NMR spectroscopy sits at an awkward intersection of chemistry and pattern recognition. To determine a molecule’s structure, a synthetic chemist collects a ¹H or ¹³C spectrum — a set of peaks at specific chemical shifts — and then reasons backward from peaks to structure. It is routinely time-consuming, requires training to do well, and is exactly the kind of task where software has historically helped at the forward direction (predict spectrum from structure) while leaving the inverse direction mostly to human expertise.
Anthropic’s research published today tested Claude Opus 4.7 on both directions using established NMR datasets. The numbers are worth taking seriously.
On forward prediction — given a molecular structure, predict where ¹H and ¹³C peaks appear — Opus 4.7 achieved average absolute errors of ±0.079 ppm for proton shifts and ±1.37 ppm for carbon shifts. Those figures match or exceed ChemDraw and MestReNova, two pieces of software that chemists pay for specifically because they are good at this. The more striking result is on multiplet prediction: all three Claude models predicted J-coupling sub-peak spacings to within 0.5 Hz roughly 80% of the time, compared to 26–35% for ChemDraw and MestReNova. That gap is large. J-coupling constants depend on the through-bond geometry between neighboring hydrogen atoms — they capture structural connectivity in a way that shift positions alone do not — and predicting them accurately is harder. The fact that a general-purpose LLM outperforms specialized software here suggests the model is doing genuine structural reasoning rather than simple lookup from training data.
On structure elucidation — the inverse direction, from spectrum back to structure — Opus 4.7 recovered all eight simpler molecules correctly on every attempt. For the seven complex molecules (fused rings, spirocycles, with a starting-material hint provided), four were solved correctly on all three attempts; the remaining three were solved on two of three. Existing tools typically cannot perform this direction from 1D spectra without 2D NMR data, which requires additional experiments. Claude is doing it with 1D data alone.

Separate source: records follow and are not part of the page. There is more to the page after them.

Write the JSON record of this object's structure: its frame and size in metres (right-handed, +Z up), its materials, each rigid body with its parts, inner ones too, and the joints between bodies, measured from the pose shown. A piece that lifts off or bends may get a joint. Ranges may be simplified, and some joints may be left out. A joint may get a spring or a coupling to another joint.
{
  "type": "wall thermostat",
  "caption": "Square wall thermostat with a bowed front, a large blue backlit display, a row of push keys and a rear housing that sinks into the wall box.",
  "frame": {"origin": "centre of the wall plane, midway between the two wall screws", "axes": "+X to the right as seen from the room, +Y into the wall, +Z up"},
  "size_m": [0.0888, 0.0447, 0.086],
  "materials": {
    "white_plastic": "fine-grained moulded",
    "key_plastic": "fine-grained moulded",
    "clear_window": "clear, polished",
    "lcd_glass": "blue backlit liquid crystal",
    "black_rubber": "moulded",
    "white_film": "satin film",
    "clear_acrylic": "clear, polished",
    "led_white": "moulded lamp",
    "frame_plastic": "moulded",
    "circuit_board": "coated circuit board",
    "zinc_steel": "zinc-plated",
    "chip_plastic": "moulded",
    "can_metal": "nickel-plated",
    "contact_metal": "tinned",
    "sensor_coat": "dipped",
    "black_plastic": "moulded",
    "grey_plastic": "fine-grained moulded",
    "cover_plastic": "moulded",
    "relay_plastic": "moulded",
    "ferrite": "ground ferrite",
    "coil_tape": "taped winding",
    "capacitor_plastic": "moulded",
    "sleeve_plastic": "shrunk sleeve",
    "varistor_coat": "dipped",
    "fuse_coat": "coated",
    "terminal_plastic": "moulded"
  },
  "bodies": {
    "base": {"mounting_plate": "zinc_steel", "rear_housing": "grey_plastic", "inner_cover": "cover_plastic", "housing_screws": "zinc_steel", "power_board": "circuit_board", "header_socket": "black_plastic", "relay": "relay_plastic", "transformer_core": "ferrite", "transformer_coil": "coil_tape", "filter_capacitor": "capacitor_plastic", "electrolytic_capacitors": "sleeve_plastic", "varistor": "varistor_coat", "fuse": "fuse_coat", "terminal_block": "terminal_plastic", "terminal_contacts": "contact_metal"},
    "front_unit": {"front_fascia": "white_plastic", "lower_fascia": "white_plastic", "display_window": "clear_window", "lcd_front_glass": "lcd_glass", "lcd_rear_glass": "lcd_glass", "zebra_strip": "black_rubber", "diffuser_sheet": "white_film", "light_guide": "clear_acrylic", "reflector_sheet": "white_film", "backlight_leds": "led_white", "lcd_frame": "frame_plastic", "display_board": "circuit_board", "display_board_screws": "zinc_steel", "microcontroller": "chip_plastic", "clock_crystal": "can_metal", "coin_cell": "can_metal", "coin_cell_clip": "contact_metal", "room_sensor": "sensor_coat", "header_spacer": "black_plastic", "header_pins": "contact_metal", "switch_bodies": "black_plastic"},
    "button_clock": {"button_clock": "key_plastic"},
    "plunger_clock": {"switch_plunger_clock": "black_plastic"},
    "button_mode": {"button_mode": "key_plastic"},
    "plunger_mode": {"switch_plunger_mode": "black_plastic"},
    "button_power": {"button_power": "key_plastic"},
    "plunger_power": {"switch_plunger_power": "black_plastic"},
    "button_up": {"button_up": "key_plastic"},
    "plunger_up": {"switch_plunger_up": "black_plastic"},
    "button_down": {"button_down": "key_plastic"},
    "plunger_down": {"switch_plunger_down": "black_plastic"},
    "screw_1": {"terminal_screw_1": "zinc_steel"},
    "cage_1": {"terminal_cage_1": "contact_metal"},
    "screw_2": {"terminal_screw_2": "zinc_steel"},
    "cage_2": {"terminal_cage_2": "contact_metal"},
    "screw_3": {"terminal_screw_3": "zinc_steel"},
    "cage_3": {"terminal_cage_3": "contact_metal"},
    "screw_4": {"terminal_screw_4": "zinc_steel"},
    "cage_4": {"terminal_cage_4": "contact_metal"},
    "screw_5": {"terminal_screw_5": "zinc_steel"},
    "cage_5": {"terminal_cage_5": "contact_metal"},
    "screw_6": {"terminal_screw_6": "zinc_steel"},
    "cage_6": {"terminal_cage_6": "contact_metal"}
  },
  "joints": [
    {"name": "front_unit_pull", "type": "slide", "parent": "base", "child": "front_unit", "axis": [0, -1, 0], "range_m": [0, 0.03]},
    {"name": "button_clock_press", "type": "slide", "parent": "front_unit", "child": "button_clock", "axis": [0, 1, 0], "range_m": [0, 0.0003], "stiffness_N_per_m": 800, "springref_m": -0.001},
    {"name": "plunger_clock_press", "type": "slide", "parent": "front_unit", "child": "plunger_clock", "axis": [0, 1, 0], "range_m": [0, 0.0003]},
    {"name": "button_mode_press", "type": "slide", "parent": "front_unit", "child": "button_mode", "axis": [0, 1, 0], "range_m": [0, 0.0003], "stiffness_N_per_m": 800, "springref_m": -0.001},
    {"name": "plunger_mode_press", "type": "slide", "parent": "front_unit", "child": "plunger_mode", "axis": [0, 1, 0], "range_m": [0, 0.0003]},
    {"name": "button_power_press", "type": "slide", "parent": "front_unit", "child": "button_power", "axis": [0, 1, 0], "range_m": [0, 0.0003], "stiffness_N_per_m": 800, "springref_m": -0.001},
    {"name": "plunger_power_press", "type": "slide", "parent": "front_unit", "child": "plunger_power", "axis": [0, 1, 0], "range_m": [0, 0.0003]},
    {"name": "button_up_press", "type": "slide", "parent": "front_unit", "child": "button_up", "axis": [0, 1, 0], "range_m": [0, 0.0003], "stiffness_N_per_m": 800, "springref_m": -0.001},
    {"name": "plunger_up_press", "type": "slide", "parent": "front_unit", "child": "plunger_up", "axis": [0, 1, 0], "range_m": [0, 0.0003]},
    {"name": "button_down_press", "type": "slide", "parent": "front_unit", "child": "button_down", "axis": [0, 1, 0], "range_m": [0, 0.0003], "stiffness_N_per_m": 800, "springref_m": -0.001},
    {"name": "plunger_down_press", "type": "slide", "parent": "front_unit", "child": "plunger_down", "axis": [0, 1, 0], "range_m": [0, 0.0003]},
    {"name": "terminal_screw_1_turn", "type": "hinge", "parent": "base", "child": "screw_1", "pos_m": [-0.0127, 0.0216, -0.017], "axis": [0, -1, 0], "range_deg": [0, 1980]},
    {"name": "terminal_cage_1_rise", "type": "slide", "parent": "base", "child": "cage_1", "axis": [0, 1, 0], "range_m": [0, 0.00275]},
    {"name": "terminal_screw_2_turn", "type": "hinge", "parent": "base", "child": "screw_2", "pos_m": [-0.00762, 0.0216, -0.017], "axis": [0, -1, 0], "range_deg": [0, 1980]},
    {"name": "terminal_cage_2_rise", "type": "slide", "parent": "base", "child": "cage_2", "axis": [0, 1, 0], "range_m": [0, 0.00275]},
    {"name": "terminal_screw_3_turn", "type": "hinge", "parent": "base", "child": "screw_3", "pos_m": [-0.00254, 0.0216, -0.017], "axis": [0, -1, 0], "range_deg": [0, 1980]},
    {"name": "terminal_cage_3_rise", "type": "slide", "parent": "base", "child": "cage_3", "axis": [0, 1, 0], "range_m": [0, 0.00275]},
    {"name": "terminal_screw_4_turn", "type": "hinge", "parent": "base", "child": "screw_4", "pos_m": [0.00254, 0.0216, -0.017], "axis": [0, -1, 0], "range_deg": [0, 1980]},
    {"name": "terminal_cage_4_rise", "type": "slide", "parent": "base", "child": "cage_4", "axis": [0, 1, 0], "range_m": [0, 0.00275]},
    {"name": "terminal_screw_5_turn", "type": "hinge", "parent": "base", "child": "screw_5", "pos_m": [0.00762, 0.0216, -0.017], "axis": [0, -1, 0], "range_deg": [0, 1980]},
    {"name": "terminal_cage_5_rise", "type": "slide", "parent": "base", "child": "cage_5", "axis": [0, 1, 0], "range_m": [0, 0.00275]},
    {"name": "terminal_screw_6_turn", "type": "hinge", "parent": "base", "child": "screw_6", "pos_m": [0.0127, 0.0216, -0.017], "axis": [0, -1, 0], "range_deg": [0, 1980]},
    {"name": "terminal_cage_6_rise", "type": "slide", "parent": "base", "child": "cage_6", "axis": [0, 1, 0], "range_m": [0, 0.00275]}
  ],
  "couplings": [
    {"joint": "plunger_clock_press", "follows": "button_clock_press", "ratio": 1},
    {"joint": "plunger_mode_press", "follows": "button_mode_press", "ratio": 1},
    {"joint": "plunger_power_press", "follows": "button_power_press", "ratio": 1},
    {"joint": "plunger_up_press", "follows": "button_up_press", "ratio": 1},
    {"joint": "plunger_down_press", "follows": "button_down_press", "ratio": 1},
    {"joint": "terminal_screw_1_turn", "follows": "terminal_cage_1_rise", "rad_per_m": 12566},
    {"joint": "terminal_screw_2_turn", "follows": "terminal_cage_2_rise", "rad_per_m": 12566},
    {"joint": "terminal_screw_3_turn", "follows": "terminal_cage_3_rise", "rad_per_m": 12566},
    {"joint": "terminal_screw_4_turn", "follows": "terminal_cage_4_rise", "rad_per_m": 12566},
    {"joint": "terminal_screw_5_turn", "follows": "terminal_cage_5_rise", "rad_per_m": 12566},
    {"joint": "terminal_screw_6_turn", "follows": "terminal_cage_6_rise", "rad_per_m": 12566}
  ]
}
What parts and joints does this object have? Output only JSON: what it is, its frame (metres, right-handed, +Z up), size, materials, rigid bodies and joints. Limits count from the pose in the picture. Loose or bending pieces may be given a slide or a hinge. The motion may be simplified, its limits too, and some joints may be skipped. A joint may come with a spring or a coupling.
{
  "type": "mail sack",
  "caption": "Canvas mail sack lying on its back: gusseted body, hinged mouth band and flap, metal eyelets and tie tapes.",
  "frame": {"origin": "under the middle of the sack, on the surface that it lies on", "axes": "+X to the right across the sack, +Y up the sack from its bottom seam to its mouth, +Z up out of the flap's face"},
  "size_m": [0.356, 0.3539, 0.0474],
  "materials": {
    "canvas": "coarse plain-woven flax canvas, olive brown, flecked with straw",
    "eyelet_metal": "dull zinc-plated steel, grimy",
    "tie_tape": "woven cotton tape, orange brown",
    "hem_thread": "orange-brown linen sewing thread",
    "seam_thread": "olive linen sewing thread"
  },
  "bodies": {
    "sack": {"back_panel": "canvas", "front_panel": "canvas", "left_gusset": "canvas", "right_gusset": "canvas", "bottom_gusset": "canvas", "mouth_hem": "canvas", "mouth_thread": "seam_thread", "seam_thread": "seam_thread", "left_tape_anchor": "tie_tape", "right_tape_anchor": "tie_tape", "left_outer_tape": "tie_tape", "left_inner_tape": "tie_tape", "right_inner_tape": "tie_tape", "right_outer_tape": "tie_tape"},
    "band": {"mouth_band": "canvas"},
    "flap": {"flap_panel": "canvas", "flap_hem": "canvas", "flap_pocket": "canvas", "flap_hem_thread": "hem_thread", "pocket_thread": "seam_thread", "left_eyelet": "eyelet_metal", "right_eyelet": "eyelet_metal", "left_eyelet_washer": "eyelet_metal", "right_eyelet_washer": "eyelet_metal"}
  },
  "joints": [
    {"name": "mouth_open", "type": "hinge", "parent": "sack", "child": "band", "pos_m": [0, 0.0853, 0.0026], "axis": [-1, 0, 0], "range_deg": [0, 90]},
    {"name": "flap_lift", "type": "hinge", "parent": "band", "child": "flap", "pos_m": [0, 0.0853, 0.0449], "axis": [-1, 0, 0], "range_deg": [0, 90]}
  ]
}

The caveats are real. Anthropic designed this evaluation, and the test set sizes are small enough that variance matters — seven complex molecules is not a rigorous benchmark. The research should be read as “promising results suggesting this direction is worth pursuing” rather than “solved problem.” Dedicated NMR software like MestReNova is also optimized for shift prediction, not multiplet patterns; that is a place where its design priorities show, and Claude’s advantage may be specific to how the test was structured.
What makes this worth paying attention to is the category, not just the score. Chemistry tool access is one of those bottlenecks in lab-scale science: licenses are expensive, tools have steep learning curves, and interpretation requires expertise that not every lab member has. A model that can handle 1D NMR interpretation at quality parity with specialized software — and crucially can be asked follow-up questions, handle edge cases, and explain its reasoning — is genuinely useful in ways that existing software is not. The bidirectionality is the feature. Software can tell you what spectrum a molecule should produce. Claude can also look at a spectrum and suggest structures, and then discuss why.
Anthropic frames this as the beginning of a chemistry-focused science program, inviting research collaborators. The chemistry-specific prompt engineering and fine-tuning work that went into this evaluation is presumably ongoing. The immediate question is whether the structure elucidation results hold up on harder datasets with more diverse molecular scaffolds, and whether the approach works for ¹³C structure elucidation where coupling information is less available. The NMR case is a good argument for continued work. It is also a good example of how domain-specific evaluations — not generic benchmarks — are what actually tell you whether a model is useful for a real task.